Question

limma: include samples from multiple treatments?

0

Entering edit mode

smhughes ▴ 10

@smhughes-11737

Last seen 6.2 years ago

I have Illumina HT-12 microarray data from a crossover study. There are samples at study start, after treatment period 1, and after treatment period 2. All subjects had samples at each time point. All subjects had treatment A and treatment B (half of the subjects had Aduring treatment period 1 followed by B during treatment period 2; half had B first followed by A). We are interested in the contrast of Treatment A relative to baseline (study enrollment timepoint, before any treatment) and Treatment B relative to baseline.

I noticed that the p-values reported by topTable() differ for treatment A depending on whether or not the treatment B samples are present in the ExpressionSet. For example:

# Function for fitting the model
make_fit <- function(data) {
   trt_ <- factor(pData(data)$TreatmentCode)
   ptid <- factor(pData(data)$Subject)
   design <- model.matrix(~ 0 + trt_ + Subject)

   fit <- lmFit(data, design)

   contrasts <- makeContrasts(
      A = trt_A - trt_Baseline,
      levels = design)

   fit <- eBayes(contrasts.fit(contrasts, fit = fit))

   topTable(fit, coef = "A")   
}

complete <- data # all of the data (baseline, treatment A and treatment B)

# just the baseline and treatment A samples
baseline_and_A <- data[ , pData(data)$TreatmentCode %in% c("Baseline", "A")]

# apply the make_fit function defined above to the completed and subsetted data
make_fit(complete)
make_fit(baseline_and_A)

The p-values are greater for treatment A when I fit the model on the ExpressionSet containing only the baseline and treatment A samples (baseline_and_A) than the p-values when I fit the model on the ExpressionSet including baseline, treatment A, and treatment B samples (complete). The fold changes are identical.

Why does the presence of the treatment B samples change the p-values for treatment A, given that the treatment B samples are not involved in the contrast? I am trying to determine which method is more appropriate to report.

Thank you in advance.

limma microarray • 990 views

ADD COMMENT • link updated 6.2 years ago by James W. MacDonald 68k • written 6.2 years ago by smhughes ▴ 10

score 2 · Answer 1 · 2019-05-01

When you fit a linear model and compute contrasts, the denominator of your statistic is based on the variance estimate from the model, which is based on the within-group variances (for all groups - you can think of it as being the average variance across all the groups). The sample variance isn't particularly efficient, meaning that it takes a relatively large set of values before it converges towards the underlying population variance you are trying to estimate, so using more groups is in general a good thing, because you have more data from which to estimate the sample variance.

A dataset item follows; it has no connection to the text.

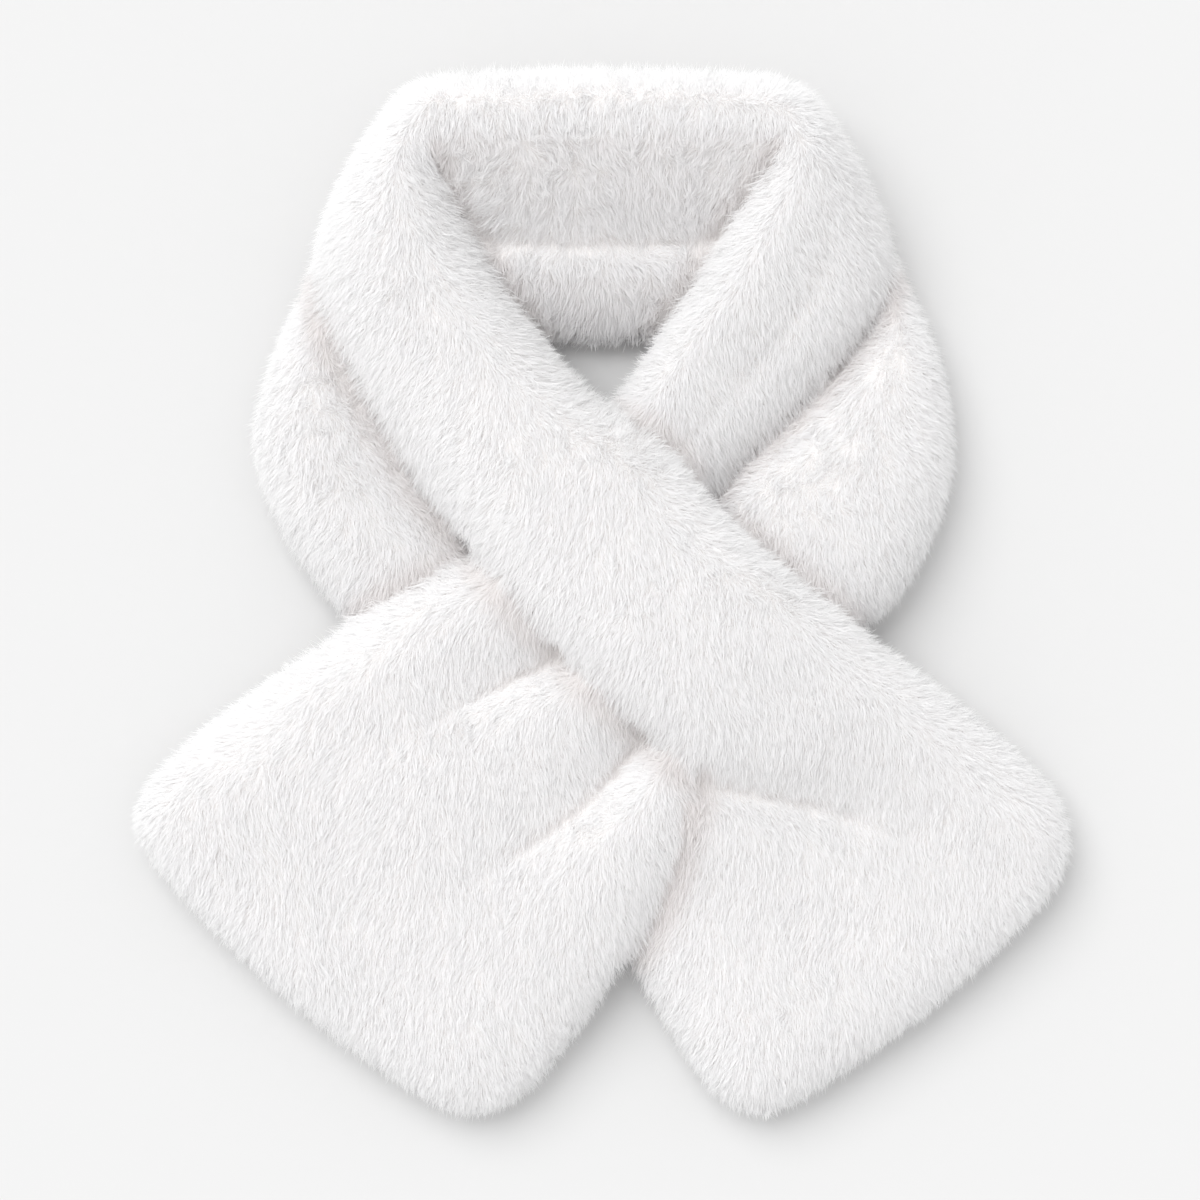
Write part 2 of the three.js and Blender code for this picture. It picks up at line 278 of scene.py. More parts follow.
GUARD = FibreCut(
    name="guard hair",
    lay=Lay.STANDING,
    per_square_mm=0.76,
    length=7.4 * MM,
    length_spread=0.16,
    width=0.24 * MM,
    lean_at_root=42.0,
    lean_at_tip=70.0,
    stray=0.22,
    drawn_in=0.22,
    jointed=True,
)
UNDERFUR = FibreCut(
    name="underfur",
    lay=Lay.STANDING,
    per_square_mm=3.05,
    length=5.2 * MM,
    length_spread=0.2,
    width=0.32 * MM,
    lean_at_root=48.0,
    lean_at_tip=60.0,
    stray=0.3,
    drawn_in=0.08,
    jointed=False,
)
PRESSED = FibreCut(
    name="pressed lock",
    lay=Lay.PRESSED,
    per_square_mm=0.3,
    length=11.0 * MM,
    length_spread=0.2,
    width=1.0 * MM,
    lean_at_root=78.0,
    lean_at_tip=90.0,
    stray=0.1,
    drawn_in=0.05,
    jointed=True,
)

WHITE_PILE = PileFinish(
    name="white_pile",
    colours=Colours(
        # The darker, warmer root is partly painted shade of the deep pile.
        root=(0.980, 0.972, 0.972),
        middle=(0.990, 0.989, 0.990),
        tip=(0.997, 0.997, 0.999),
    ),
)
# The ground cloth's off-white, darkened further as painted shade of the deep pile seen between the fibres.
GROUND = SkinFinish(name="fur_ground", colour=(0.88, 0.86, 0.85))


def unit(vectors: np.ndarray) -> np.ndarray:
    """Scales each row to length one.

    Args:
        vectors: Rows of three numbers.

    Returns:
        The same directions, each of length one.
    """
    size = np.linalg.norm(vectors, axis=1, keepdims=True)
    return vectors / np.maximum(size, 1e-12)


def eased(low: float, high: float, values: np.ndarray) -> np.ndarray:
    """Rises smoothly from 0 at low to 1 at high.

    Args:
        low: The value at and below which the result is 0.
        high: The value at and above which the result is 1.
        values: The numbers to map.

    Returns:
        One number from 0 to 1 for each value.
    """
    share = np.clip((values - low) / (high - low), 0.0, 1.0)
    return share * share * (3.0 - 2.0 * share)


@dataclass
class Flow:
    """A smooth random drift over the surface, which parts the pile into waves and locks."""

    wavelength: float
    seed: int
    waves: int = 14
    turn: np.ndarray = field(init=False)
    phase: np.ndarray = field(init=False)

    def __post_init__(self) -> None:
        """Draws the waves once, so that every stretch shares one drift."""
        rng = np.random.default_rng(self.seed)
        heading = unit(rng.normal(size=(self.waves * 3, 3)))
        rate = 2.0 * math.pi / (self.wavelength * rng.uniform(0.7, 1.6, size=(self.waves * 3, 1)))
        self.turn = heading * rate
        self.phase = rng.uniform(0.0, 2.0 * math.pi, size=self.waves * 3)

    def at(self, points: np.ndarray) -> np.ndarray:
        """Gives the drift at each point.

        Args:
            points: Rows of places in metres.

        Returns:
            A vector for each point, about one long.
        """
        swing = np.sin(points @ self.turn.T + self.phase)
        return swing.reshape(len(points), 3, self.waves).sum(axis=2) / math.sqrt(self.waves / 2.0)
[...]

This is not necessarily a good thing if the actual variance for one or more of the groups is different, because then you end up combining data that you should probably not be combining. But in practice this is often difficult to discern, given that people usually have very few samples per group, and given the low efficiency of the sample variance it's hard to say if the 'real' variance is different, or if it's just a difference in sampling. So in general it's probably best to include all your samples in the model because it should be more powerful.